Bocce, amicizia e gare: sul campo l'elisir di lunga vita

C’è chi usa l’auto perfino per andare a comprare le sigarette sotto casa. Osvaldo Maccarinelli la patente non l’ha mai presa, ama camminare, va molto in bicicletta e a 87 anni gioca ancora a bocce nella categoria A, quella dei più bravi. Soltanto sette anni fa vinceva a Salò la sua tredicesima gara nazionale, è l’unico bresciano ad aver conquistato, nello stesso anno (1991) titolo provinciale di individuale, coppia e terna.
Ogni giorno va ancora ad allenarsi a Nuvolera e non gli è difficile trovare un compagno di squadra. «Se ti vedono con Maccarinelli - dicono nell’ambiente - diventi importante anche tu». Osvaldo era ancora bambino quando si avvicinò a quello che per lui era ancora un gioco. «Non c’erano chissà quali distrazioni, allora - ricorda -, e le bocce mi conquistarono subito. Avevo poco più di 5 anni e a 14 vinsi la prima gara a Ghedi».
Erano i tempi del secondo Dopoguerra, pochi soldi in tasca, tanta voglia di ricominciare dopo l’orrore. Ci si divertiva con poco. Da allora, Maccarinelli non ha più smesso. Gareggiando per numerosi club della provincia, ha conquistato anche una certa notorietà nazionale fino al ritorno in paese quando, nel 2004, finalmente è stata formata una società.
Lì, Osvaldo, ha ritrovato un vecchio amico di tante battaglie, Stefano Bolpagni, che ha la sua stessa età, ha preferito scendere nella categoria C e poche settimane fa è stato il migliore nella coppa Brescia organizzata dal suo circolo. Anche lui ha molto girovagato in provincia, e ha cominciato da ragazzino. «I primi tempi a noi piccoli era solo consentito guardare. Poi, a suon di vittorie, ci siamo meritati la giusta considerazione».

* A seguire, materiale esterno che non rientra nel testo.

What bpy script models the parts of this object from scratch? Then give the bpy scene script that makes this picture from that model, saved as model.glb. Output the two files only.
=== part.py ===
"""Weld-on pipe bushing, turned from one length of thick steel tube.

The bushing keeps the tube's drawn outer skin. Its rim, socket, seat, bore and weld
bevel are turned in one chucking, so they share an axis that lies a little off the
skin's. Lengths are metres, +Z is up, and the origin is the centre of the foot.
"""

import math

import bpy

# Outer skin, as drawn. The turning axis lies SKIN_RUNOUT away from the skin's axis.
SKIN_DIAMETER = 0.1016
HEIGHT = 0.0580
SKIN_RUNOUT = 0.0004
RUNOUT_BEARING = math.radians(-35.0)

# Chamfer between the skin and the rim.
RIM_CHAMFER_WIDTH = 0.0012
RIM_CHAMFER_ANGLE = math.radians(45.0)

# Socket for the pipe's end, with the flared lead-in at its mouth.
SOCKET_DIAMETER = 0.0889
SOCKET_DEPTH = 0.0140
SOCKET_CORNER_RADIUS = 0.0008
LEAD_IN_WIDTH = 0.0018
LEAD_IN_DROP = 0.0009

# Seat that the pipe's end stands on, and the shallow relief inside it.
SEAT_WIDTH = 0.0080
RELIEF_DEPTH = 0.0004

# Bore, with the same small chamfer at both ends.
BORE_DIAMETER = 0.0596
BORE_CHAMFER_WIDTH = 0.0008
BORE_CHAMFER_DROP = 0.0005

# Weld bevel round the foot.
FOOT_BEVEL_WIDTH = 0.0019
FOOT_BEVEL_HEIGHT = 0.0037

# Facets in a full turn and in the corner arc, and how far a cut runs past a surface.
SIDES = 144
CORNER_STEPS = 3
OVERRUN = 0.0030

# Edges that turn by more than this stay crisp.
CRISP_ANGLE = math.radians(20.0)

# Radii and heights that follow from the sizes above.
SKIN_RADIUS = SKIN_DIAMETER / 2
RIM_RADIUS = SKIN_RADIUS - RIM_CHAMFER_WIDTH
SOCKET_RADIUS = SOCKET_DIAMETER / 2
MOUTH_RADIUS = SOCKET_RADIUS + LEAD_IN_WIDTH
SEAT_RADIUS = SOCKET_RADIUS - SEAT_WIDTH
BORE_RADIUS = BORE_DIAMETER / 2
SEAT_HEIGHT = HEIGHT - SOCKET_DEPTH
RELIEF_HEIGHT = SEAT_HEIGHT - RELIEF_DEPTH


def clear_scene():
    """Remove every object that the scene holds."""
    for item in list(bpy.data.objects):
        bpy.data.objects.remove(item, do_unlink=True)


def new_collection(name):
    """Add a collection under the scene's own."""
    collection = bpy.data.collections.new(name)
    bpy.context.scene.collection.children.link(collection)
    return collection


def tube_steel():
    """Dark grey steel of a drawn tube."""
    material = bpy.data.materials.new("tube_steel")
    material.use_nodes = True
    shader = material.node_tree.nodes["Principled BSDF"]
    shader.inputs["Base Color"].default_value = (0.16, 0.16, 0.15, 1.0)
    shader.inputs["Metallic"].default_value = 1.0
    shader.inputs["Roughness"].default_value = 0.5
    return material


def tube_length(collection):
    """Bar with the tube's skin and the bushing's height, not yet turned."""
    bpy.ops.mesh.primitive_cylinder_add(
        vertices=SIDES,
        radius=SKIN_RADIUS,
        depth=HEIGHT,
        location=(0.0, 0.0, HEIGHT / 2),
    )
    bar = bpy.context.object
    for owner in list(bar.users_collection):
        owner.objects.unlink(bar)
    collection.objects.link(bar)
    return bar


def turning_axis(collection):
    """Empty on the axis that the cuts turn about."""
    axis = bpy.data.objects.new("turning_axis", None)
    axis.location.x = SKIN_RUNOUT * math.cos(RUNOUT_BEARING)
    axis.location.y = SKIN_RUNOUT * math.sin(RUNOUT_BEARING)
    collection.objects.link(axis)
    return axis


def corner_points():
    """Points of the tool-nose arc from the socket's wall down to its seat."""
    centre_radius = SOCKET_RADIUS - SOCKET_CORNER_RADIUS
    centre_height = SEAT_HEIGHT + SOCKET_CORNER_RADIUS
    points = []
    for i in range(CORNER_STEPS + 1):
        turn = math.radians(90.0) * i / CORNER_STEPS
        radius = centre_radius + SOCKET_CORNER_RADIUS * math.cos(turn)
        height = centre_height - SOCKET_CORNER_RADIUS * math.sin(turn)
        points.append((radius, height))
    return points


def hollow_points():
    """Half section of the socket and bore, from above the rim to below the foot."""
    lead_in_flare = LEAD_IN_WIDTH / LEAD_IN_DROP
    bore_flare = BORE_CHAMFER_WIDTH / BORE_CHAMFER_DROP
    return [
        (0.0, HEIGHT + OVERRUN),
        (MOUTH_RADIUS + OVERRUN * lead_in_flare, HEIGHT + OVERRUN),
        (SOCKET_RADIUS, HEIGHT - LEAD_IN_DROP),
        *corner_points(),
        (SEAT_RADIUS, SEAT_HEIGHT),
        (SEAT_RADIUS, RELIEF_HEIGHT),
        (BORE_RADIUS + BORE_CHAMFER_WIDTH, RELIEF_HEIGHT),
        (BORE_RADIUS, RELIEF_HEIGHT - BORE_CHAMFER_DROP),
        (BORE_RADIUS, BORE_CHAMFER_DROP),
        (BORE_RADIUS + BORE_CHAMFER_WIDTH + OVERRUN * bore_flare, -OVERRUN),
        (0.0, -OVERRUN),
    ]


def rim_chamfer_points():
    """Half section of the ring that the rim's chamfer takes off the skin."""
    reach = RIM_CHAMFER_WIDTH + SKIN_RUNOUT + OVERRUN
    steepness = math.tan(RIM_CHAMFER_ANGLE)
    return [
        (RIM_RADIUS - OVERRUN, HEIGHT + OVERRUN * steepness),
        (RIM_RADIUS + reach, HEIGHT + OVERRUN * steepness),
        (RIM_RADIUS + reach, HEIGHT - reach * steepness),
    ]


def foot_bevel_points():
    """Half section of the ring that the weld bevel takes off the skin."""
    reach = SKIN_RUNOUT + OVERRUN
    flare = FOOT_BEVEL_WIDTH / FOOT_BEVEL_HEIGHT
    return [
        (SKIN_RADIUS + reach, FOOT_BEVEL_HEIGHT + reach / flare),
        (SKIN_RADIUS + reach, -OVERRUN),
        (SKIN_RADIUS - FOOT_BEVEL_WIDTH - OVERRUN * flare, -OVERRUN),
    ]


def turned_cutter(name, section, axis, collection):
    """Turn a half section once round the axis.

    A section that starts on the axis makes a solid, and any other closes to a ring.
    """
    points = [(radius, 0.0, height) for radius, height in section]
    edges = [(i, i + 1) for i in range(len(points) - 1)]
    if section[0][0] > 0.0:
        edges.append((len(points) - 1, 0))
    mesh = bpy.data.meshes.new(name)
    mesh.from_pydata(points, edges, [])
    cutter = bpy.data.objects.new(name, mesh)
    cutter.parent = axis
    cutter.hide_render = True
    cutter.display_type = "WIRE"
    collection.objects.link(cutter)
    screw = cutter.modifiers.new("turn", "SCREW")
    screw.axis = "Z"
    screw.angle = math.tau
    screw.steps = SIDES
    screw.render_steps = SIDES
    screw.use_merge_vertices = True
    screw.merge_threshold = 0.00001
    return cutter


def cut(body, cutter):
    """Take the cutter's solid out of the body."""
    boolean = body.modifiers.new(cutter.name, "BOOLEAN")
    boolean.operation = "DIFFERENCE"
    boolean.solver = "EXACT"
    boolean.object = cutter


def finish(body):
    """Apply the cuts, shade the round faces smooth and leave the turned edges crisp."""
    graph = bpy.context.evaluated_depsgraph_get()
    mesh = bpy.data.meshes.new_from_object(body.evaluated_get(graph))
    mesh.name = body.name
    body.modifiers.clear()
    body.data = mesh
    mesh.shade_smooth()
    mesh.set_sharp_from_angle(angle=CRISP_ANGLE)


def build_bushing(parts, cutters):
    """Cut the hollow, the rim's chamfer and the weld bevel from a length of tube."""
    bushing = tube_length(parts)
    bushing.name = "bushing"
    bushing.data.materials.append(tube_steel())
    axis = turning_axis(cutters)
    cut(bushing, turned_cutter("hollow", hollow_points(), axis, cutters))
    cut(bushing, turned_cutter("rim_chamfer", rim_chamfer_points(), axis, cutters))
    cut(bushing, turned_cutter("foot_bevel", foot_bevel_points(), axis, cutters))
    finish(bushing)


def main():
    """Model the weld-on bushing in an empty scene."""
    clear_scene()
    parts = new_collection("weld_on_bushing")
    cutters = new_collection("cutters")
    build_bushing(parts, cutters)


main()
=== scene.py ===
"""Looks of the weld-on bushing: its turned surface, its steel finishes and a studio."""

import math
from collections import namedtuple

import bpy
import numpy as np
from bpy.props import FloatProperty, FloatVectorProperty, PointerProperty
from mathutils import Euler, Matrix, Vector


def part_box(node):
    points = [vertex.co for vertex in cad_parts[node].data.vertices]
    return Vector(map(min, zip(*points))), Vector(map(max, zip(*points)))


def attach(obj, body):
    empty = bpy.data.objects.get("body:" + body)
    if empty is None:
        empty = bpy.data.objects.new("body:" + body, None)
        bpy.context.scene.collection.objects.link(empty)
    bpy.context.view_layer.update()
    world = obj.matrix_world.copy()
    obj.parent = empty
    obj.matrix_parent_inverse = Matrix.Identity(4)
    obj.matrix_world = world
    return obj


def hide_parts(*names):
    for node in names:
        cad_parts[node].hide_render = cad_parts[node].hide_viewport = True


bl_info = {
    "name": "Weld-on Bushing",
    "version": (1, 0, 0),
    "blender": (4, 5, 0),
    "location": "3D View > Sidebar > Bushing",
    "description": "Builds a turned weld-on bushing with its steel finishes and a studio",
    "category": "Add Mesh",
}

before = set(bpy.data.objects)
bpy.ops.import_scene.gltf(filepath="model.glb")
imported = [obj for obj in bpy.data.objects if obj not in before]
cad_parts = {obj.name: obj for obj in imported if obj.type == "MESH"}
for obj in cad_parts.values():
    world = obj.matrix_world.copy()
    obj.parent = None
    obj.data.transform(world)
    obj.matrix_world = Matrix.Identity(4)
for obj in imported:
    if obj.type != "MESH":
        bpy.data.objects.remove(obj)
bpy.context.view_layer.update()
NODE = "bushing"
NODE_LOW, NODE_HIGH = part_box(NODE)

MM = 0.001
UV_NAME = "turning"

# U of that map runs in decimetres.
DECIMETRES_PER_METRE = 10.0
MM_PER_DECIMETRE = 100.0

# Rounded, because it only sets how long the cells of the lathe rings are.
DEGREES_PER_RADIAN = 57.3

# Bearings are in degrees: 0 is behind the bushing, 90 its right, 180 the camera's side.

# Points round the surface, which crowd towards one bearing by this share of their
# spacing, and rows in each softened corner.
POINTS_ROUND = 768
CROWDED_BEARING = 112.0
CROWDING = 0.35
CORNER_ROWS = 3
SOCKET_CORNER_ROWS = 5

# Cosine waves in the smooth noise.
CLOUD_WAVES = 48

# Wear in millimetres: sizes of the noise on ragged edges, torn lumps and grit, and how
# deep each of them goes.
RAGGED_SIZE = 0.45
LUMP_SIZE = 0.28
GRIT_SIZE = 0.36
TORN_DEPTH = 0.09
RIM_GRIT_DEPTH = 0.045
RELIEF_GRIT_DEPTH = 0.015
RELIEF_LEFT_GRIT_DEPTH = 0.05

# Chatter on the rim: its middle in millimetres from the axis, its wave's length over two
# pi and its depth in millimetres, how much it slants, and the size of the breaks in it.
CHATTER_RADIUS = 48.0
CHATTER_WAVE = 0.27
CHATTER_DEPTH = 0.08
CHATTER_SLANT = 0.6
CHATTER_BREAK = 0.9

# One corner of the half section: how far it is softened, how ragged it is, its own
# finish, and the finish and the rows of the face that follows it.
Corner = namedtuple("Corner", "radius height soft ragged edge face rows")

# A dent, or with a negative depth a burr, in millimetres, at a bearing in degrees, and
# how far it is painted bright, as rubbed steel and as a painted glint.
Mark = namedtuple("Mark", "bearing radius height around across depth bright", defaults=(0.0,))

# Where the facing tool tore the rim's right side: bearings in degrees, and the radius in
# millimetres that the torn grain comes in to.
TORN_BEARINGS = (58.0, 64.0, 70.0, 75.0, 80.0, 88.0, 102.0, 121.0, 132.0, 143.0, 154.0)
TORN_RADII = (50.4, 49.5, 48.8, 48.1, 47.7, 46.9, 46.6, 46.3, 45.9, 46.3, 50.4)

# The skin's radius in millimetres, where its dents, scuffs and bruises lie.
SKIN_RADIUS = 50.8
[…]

Praticate ad alto livello, le bocce vanno considerate uno sport come tutti gli altri. Maccarinelli e Bolpagni lo hanno sempre interpretato da professionisti, pur in una esistenza dedicata al lavoro: Osvaldo era marmista, Stefano si occupava del collaudo dei veicoli pesanti alla Iveco. Molto devono alle donne che sono state loro accanto.
Osvaldo, dopo 58 anni di matrimonio con Elvira, non ha dubbi: «È una santa, ogni fine settimana ero via per le gare e ha sempre rispettato la mia passione». Può dire la stessa cosa Stefano della sua Francesca, sposata nel 1968. «Semmai, una piccola delusione me l’hanno data i figli. La prima volta che li portai a un bocciodromo si stufarono subito». In compenso si sono fatti conoscere nel calcio, Alessandro ha anche giocato come portiere nel Lumezzane. Il cliché del passatempo accompagnato dal calicino di vino è ormai superato, se vuoi competere con i più forti.
«Mai preso alcoolici durante le partite - osserva Maccarinelli -, perché i tornei possono durare una giornata intera e la concentrazione va tenuta alta. Una volta cominciai alle 9 del mattino e terminai all’una di notte, mangiando solo un toast e dissetandomi continuamente con l’acqua».
Molto ha aiutato la tecnica. Entrambi sono considerati specialisti dell’accosto e ancora oggi, con raffinata eleganza, la boccia liberata dalle loro mani va sempre molto vicino all’obiettivo.
In questo sport entrambi hanno trovato l’elisir di lunga vita. «È un’attività che ti tiene in continuo movimento - concorda Bolpagni -, e poi c’è il bello di poter incontrare ogni giorno amici che conosci da sempre». Maccarinelli, dopo una serie di acciacchi, è sempre tornato con più entusiasmo di prima. «Ero anche un bocciatore. Dopo un’ernia al disco un medico mi consigliò di fare solo l’accostatore. Poi mi sono fermato per la rottura di una vertebra dopo una caduta accidentale. Appena guarito, sono tornato qui. È un interesse che non si spegne mai e allontana la vecchiaia, perché tiene sempre la mente lucida e impegnata».
Un solo piccolo e innocente rimpianto nel guardare al passato. «Una volta quando vincevamo qualche gara ci davano le medaglie - sorridono... Oggi, per colpa della crisi, nemmeno quelle». In compenso, a Nuvolera sono di esempio per tanti giocatori: se vuoi imparare qualcosa, devi per forza andare da Maccarinelli e Bolpagni.